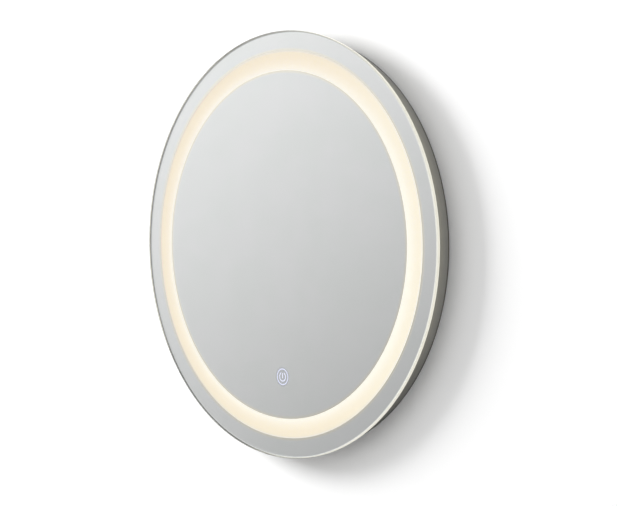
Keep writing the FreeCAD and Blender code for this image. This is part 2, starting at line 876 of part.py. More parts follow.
def make_driver():
    """Driver in its two-part box, screwed to the panel by its ears."""
    x = S.driver_x
    z = glass_z + S.driver_z
    wall = S.shell_wall
    inside_length = S.driver_length - wall * 2
    inside_width = S.driver_width - wall * 2
    base = slab("driver_base", x, panel_front, z,
                S.driver_length + S.ear_length * 2, S.ear_width, wall)
    add_slab(base, 0, 0, 0, S.driver_length, S.driver_width, S.base_height)
    hollow(base, wall, inside_length, inside_width, S.base_height)
    board_length = inside_length - S.board_play * 2
    board_width = inside_width - S.board_play * 2
    add_posts(base, wall, corners_of(board_length - S.post_inset, board_width - S.post_inset),
              S.post_dia / 2, S.post_height)
    drill(base, [(spot_x - S.driver_x, 0) for spot_x, spot_z in driver_spots()], screw_hole, wall)

    cover = slab("driver_cover", x, panel_front + S.base_height, z,
                 S.driver_length, S.driver_width, S.cover_height)
    hollow(cover, 0, inside_length, inside_width, S.cover_height - wall)
    outlets = new_sketch(cover, "YZ_Plane")
    draw_rectangle(outlets, -S.outlet_height / 2, 0, S.outlet_height, S.outlet_width)
    pocket(cover, outlets, S.driver_length + wall, both_ways=True)

    board_back = panel_front + wall + S.post_height
    slab("driver_board", x, board_back, z, board_length, board_width, S.board_thick)
    parts_back = board_back + S.board_thick
    core = slab("driver_transformer", x + S.core_x, parts_back, z,
                S.core_length, S.core_width, S.core_height)
    add_slab(core, 0, 0, 0, S.bobbin_length, S.bobbin_width, S.bobbin_height)
    capacitor = S.capacitor_dia / 2
    cans = new_body("driver_capacitors", x + S.capacitor_x, parts_back + capacitor,
                    z - S.capacitor_pitch)
    outline = new_sketch(cans, "YZ_Plane")
    draw_facets(outline, 0, 0, capacitor, HEAD_SIDES)
    first = pad(cans, outline, S.capacitor_length, both_ways=True)
    repeat_along(cans, [first], "Z_Axis", S.capacitors, S.capacitor_pitch)

    screws = new_body("driver_screws", 0, panel_front + wall, glass_z)
    fastener(screws, driver_spots(), S.head_dia / 2, S.head_height, screw_radius,
             S.driver_screw_length)


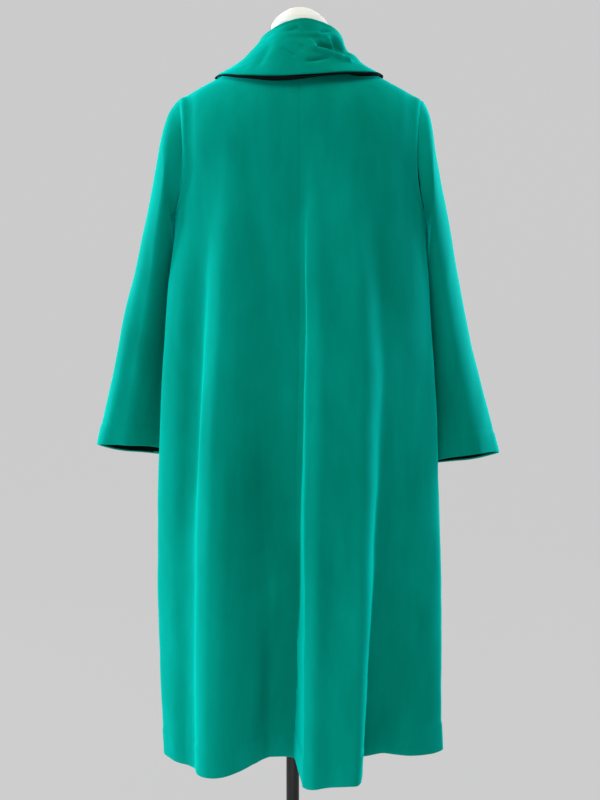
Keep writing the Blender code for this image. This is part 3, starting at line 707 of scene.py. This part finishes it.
def sleevePoint(side, along, angle):
    word = "left" if side > 0 else "right"
    sections = sleeve[word + "Sections"]
    outerX, outerZ, innerX, innerZ, middleY, halfDepth = readTable(sections, along)
    a = np.radians(angle)
    x = (outerX + innerX) / 2 + np.cos(a) * (outerX - innerX) / 2
    z = (outerZ + innerZ) / 2 + np.cos(a) * (outerZ - innerZ) / 2
    y = middleY + halfDepth * np.sin(a)
    for at, width, depth, growth in sleeve[word + "Folds"]:
        offset = (angle - at + 180) % 360 - 180
        y = y + np.copysign(1, np.sin(a)) * depth * along**growth * crest(offset, 4, width, width)
    z = z - sleeve["cuffDrop"] * along**6 * (1 - np.sin(a)) / 2
    return stack(side * x, y, z)


def makeSleeve(side):
    word = "left" if side > 0 else "right"
    rows = crowded(sleeve["rows"], (0.0006, 0.002, 0.005, 0.010), (0.0009, 0.002, 0.0036, 0.009))
    turns = np.arange(sleeve["columns"]) * 360 / sleeve["columns"]
    along, angle = np.meshgrid(rows, turns, indexing="ij")
    base = sleevePoint(side, along, angle)
    # the armhole is where the body's edge is, and the sleeve's head blends from it
    turn = angle[0]
    share = np.where(turn <= 180, turn, 360 - turn) / 180
    onBack = bodyPoint(side, "back", np.ones_like(share), share)[0]
    onFront = bodyPoint(side, "front", np.ones_like(share), share)[0]
    ring = np.where((turn <= 180)[:, None], onBack, onFront)
    bodyWay, sleeveWay = armholeWays(side, np.radians(turn))
    shift = 2 * coat["gap"] + coat["thickness"] / 2 * side * (bodyWay[:, 0] - sleeveWay[:, 0])
    ring = ring + np.stack([side * shift, 0 * shift, 0 * shift], axis=-1)
    blend = (1 - soften(along / sleeve["headBlend"]))[..., None]
    base = base + blend * (ring - sleevePoint(side, np.zeros_like(turn), turn))[None]
    axis = base.mean(axis=1, keepdims=True)
    normal = gridNormals(base, 1, closed=True)
    flip = 1 if ((base - axis) * normal).sum(-1).mean() > 0 else -1
    normal = normal * flip
    down = arcAlong(base, 0)
    toHead, toCuff = down, down[-1:] - down
    turnUp = soften((sleeve["cuffDepth"] - toCuff) / sleeve["cuffStep"])
    calm = soften(toHead / sleeve["calmDepth"])
    nearCuff, nearHead = (np.exp(-((distance - middle) / width) ** 2)
                          for distance, (middle, width) in ((toCuff, sleeve["cuffBand"]),
                                                            (toHead, sleeve["headBand"])))
    pucker = nearCuff * swell(base * np.array([1.0, 1.0, 0.2]), 0.020, 8)
    headPucker = swell(base, 0.024, 9) * nearHead
    fromCuff = (toCuff - sleeve["cuffDepth"]) / bodyPanels["grooveWidth"]
    out = (swelling(base, sleeve["swell"], calm, side)
           + swelling(base, sleeve["smallSwell"], calm)
           - bodyPanels["seamRoll"] * np.exp(-toHead / bodyPanels["seamWidth"])
           - sleeve["cuffGroove"] * np.exp(-fromCuff ** 2)
           + bodyPanels["hemRise"] * turnUp + sleeve["cuffPucker"] * pucker
           + sleeve["headPucker"] * headPucker)
    middle = base + normal * out[..., None]
    thick = gridNormals(middle, flip, closed=True)
    hold = np.clip(1 - along / sleeve["headHold"], 0, 1)[..., None]
    thick = unit((1 - hold) * thick + hold * sleeveWay[None])
    half = np.full(along.shape, coat["thickness"] / 2) + coat["turnedThickness"] * turnUp
    half = np.minimum(half, roundEdge(toCuff, half.max()))
    # inner faces past the cuff's turned-in roll take the near-black inner material, painted shade
    # inside the cuff
    piece = clothShell("sleeve" + word.capitalize(), middle, thick, half,
                       (coatVelvet, backingWithPaintedShade), toCuff > bodyPanels["edgeRoll"], closed=True)
    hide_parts("sleeve_" + word)
    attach(piece, "root")


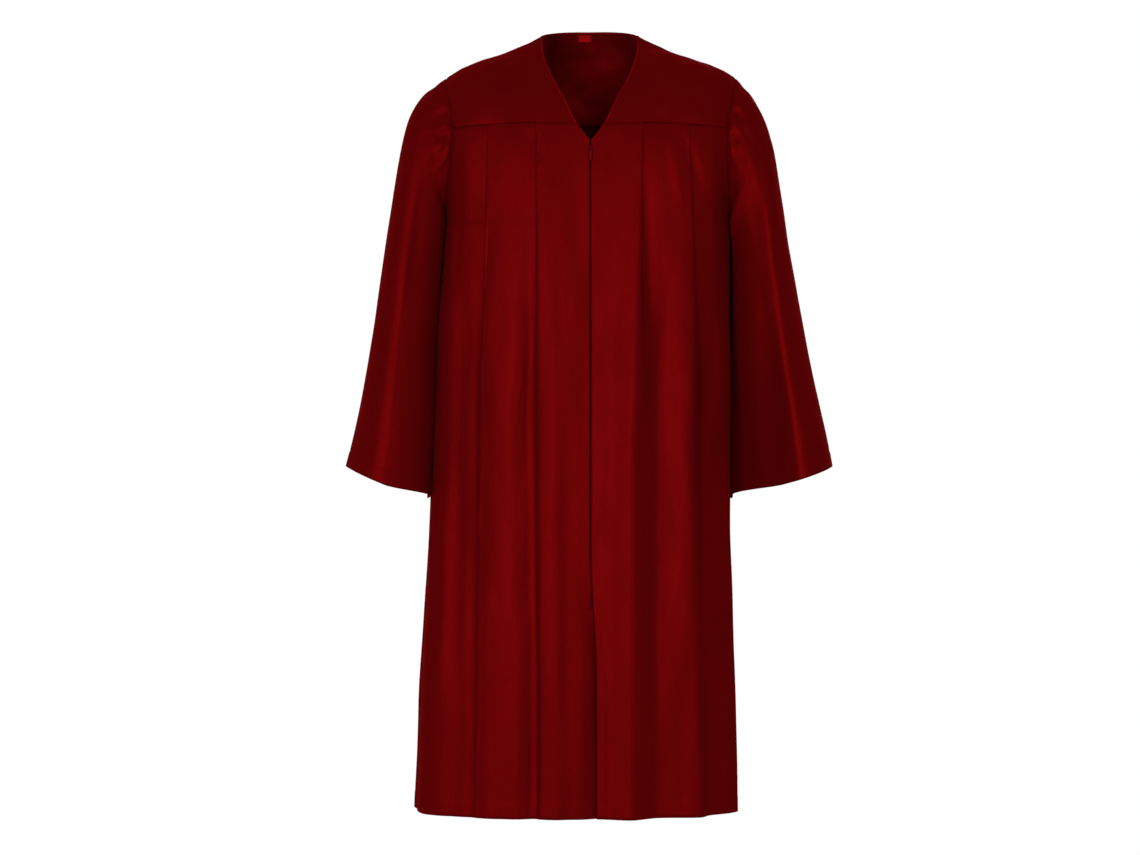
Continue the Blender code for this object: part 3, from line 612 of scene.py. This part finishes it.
def front_yoke_grid(side, columns=9, rows=8):
    grid = np.array([[front_yoke_point(side, u, v) for u in np.linspace(0, 1, columns)]
                     for v in np.linspace(0, 1, rows)])
    grid[0, :, 1] -= RIDGE_SETBACK
    grid[-1, :, 2] += YOKE_SETBACK
    return grid


def back_yoke_point(u, v):
    seam_turn = armhole_turn(BACK_TOP.at("z", BACK_TOP.key[-1]), BACK)
    reach = SHOULDER.key[-1]

    def top(u):
        x = mix(-reach, reach, u)
        side = RIGHT if x < 0 else LEFT
        if abs(x) > reach - 1e-6:
            return armhole_point(side, 0)
        table = SHOULDER if abs(x) > SHOULDER.key[0] else NECK_BACK
        return np.array((x, table.at("y", abs(x)), table.at("z", abs(x))))

    def seam(u):
        side = RIGHT if u < 0.5 else LEFT
        share = abs(u - 0.5) * 2
        section = Section(side, BACK, BACK_TOP.at("z", share * BACK_TOP.key[-1]))
        return section.point(share * section.edge)

    def right_armhole(v):
        return armhole_point(RIGHT, mix(360, seam_turn, v))

    def left_armhole(v):
        return armhole_point(LEFT, mix(360, seam_turn, v))

    def full_top(u):
        point = top(u)
        point[1] = SHOULDER_ROUND * (1 - (2 * u - 1) ** 2)
        return point

    point = coons(full_top, seam, right_armhole, left_armhole, u, v)
    return point + (top(u) - full_top(u)) * (1 - v) ** NECK_FADE


def back_yoke_grid(rows=8):
    reach = SHOULDER.key[-1]
    half = (0, 26, 52, 67, 74, 100, 140, 180, 207, reach)
    places = [-x for x in reversed(half[1:])] + list(half)
    grid = np.array([[back_yoke_point(0.5 + x / reach / 2, v) for x in places] for v in np.linspace(0, 1, rows)])
    for c, x in enumerate(places):
        if abs(x) >= SHOULDER.key[0]:
            grid[0, c, 1] += RIDGE_SETBACK
    grid[-1, :, 2] += YOKE_SETBACK
    return grid


def refine(points, counts, closed=False):
    """Curves through rows of points, with a count of steps for each interval."""
    if closed:
        points = np.concatenate((points[-1:], points, points[:2]))
    run = np.diff(points, axis=0)
    chord = np.linalg.norm(run, axis=-1, keepdims=True) ** 0.5 + 1e-6
    slope = run / chord
    tangent = np.empty_like(points)
    tangent[1:-1] = (slope[:-1] * chord[1:] + slope[1:] * chord[:-1]) / (chord[1:] + chord[:-1])
    tangent[0] = 1.5 * slope[0] - 0.5 * tangent[1]
    tangent[-1] = 1.5 * slope[-1] - 0.5 * tangent[-2]
    rows = []
    first = 1 if closed else 0
    for i, count in enumerate(counts):
        i += first
        for k in range(count):
            t = k / count
            rows.append((1 + 2 * t) * (1 - t) ** 2 * points[i] + t * (1 - t) ** 2 * chord[i] * tangent[i]
                        + t * t * (3 - 2 * t) * points[i + 1] + t * t * (t - 1) * chord[i] * tangent[i + 1])
    if not closed:
        rows.append(points[-1])
    return np.array(rows)


def counts_for(grid, size, least=1):
    """Steps for each interval down a grid, so that none is much longer than a size."""
    lengths = np.linalg.norm(np.diff(grid, axis=0), axis=-1).mean(axis=1)
    return [max(least, int(math.ceil(length / size))) for length in lengths]


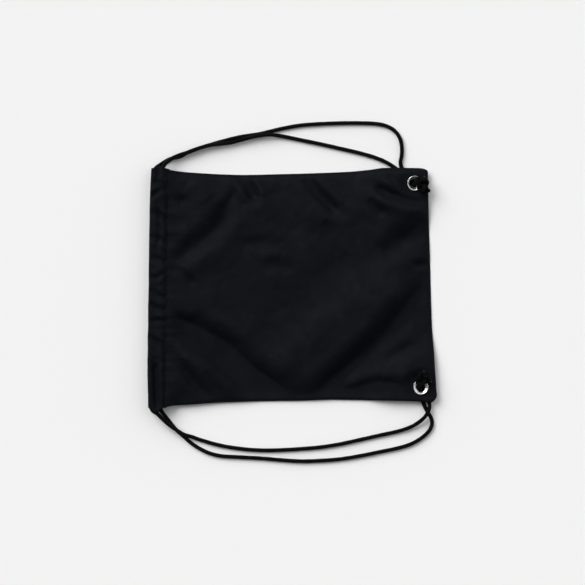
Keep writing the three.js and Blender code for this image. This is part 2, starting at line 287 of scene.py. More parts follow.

===

Output exactly one stretch of the listing: from the line containing "Continue the Blender" through the line containing "return armhole_point(LEFT, mix(360, seam_turn, v))", both end lines included.

Continue the Blender code for this object: part 3, from line 612 of scene.py. This part finishes it.
def front_yoke_grid(side, columns=9, rows=8):
    grid = np.array([[front_yoke_point(side, u, v) for u in np.linspace(0, 1, columns)]
                     for v in np.linspace(0, 1, rows)])
    grid[0, :, 1] -= RIDGE_SETBACK
    grid[-1, :, 2] += YOKE_SETBACK
    return grid


def back_yoke_point(u, v):
    seam_turn = armhole_turn(BACK_TOP.at("z", BACK_TOP.key[-1]), BACK)
    reach = SHOULDER.key[-1]

    def top(u):
        x = mix(-reach, reach, u)
        side = RIGHT if x < 0 else LEFT
        if abs(x) > reach - 1e-6:
            return armhole_point(side, 0)
        table = SHOULDER if abs(x) > SHOULDER.key[0] else NECK_BACK
        return np.array((x, table.at("y", abs(x)), table.at("z", abs(x))))

    def seam(u):
        side = RIGHT if u < 0.5 else LEFT
        share = abs(u - 0.5) * 2
        section = Section(side, BACK, BACK_TOP.at("z", share * BACK_TOP.key[-1]))
        return section.point(share * section.edge)

    def right_armhole(v):
        return armhole_point(RIGHT, mix(360, seam_turn, v))

    def left_armhole(v):
        return armhole_point(LEFT, mix(360, seam_turn, v))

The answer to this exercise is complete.